Tipp: Da sich die Färsen vor dem Abkalben nicht gerne am Euter behandeln lassen und um den Stress vor dem Abkalben zu minimieren, ist es ratsam, die Tiere ca. vier Wochen vor dem errechneten Kalbetermin in einem Behandlungsstand gründlich zu untersuchen (Klauen und Euter). Wichtig ist zudem, dass ein Euterinjektor nicht vollständig in die Zitze eingeführt wird, denn das würde unweigerlich zu Verletzungen des Strichkanals führen und das Risiko einer bakteriellen Besiedelung erhöhen. Es genügt, den Injektor 2 bis 3 mm weit in den Strichkanal zu schieben.

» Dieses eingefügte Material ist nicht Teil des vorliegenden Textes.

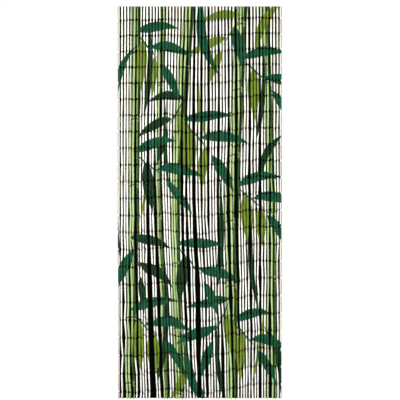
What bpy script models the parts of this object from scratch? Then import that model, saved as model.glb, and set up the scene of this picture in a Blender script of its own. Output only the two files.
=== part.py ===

Optimieren lässt sich die Eutergesundheit grundsätzlich durch eine Supplementierung der Rinder mit Mineralstoffen (Selen/Vitamin E, ß-Carotin/Vitamin A, Kupfer und Zink). Eine nachweislich positive Wirkung hat ebenfalls der Futterzusatzstoff OmniGen-AF.
Zu viele Atemwegserkrankungen
Welche Auswirkungen Erkrankungen während der Aufzuchtphase haben können, zeigte Michael Overton, Elanco Animal Health, anhand der Daten von vier größeren Testherden aus den USA auf. Ausgewertet wurden die Daten von 13.725 Färsen. Demnach wurden bei mindestens 11% (maximal 53%) aller Rinder mindestens einmal während der Aufzuchtphase eine Atemwegserkrankung diagnostiziert. Zudem stellte sich heraus, dass insbesondere innerhalb der ersten 150 Aufzuchttage (5. Monat) auftretende Erkrankungen sich in einem höheren Abgangsrisiko der Tiere widerspiegelten (plus 22%).
Zudem zeigten die zuvor erkrankten Rinder schlechtere Fruchtbarkeitsergebnisse und nach der ersten Kalbung auch geringere Milchleistungen. Untersucht wurden auch die Auswirkungen von Durchfallerkrankungen der Kälber, auch diese hatten die beschriebenen negativen Auswirkungen, allerdings nicht in gleichem Umfang wie die Atemwegserkrankungen.
Genomics: Vorteile durch Selektion
Dass es sich lohnen kann, genetisch weniger wertvolle Rinder bereits frühzeitig zu selektieren, veranschaulichte Dan Weigel, Zoetis, in seiner Präsentation. Der Wissenschaftler kritisierte, dass immer noch zu viele Altkühe vorzeitig gemerzt würden. Dies würde sich durch den Einsatz von Genomics weitgehend verhindern lassen, denn mit Hilfe der Daten kann es gelingen, bereits junge Kälber zu selektieren, die nach ihrer ersten Kalbung möglicherweise häufiger erkranken bzw. keine lange Nutzungsdauer erwarten lassen. Ansatzpunkte sieht der Experte insbesondere bei der Eutergesundheit, dem Auftreten von Metritis und einer geringen Trächtigkeitsrate. Letztlich lässt sich durch eine intensive genomische Selektion der Rinder mittelfristig auch der Tierbestand reduzieren. Das wiederum kommt am Ende der Wirtschaftlichkeit der Milchproduktion zugute.
Diese These bestätigte auch Milchfarmer Brad Nosbush (Nosbush Dairy; 730 HF-Kühe). Er verwies in seiner Präsentation allerdings auch auf die väterliche Seite der Genetik. In punkto Langlebigkeit lassen sich seiner Meinung nach in erster Linie noch Verbesserungen durch die Auswahl geeigneter Besamungsbullen realisieren.
Nosbush kritisierte in diesem Zusammenhang insbesonders die Zuchtverbände, die nicht immer die geeignesten Bullen vorhalten würden. Deren Genetiker würden noch viel zu oft einen Index aus unterschiedlichen „Merkmalen“ zusammenbasteln, der vielleicht einen kleinen Fortschritt in vielen Merkmalen erlaubt, jedoch keine deutlichen Verbesserungen in wichtigsten Einzelmerkmalen wie z.B. der Eutergesundheit.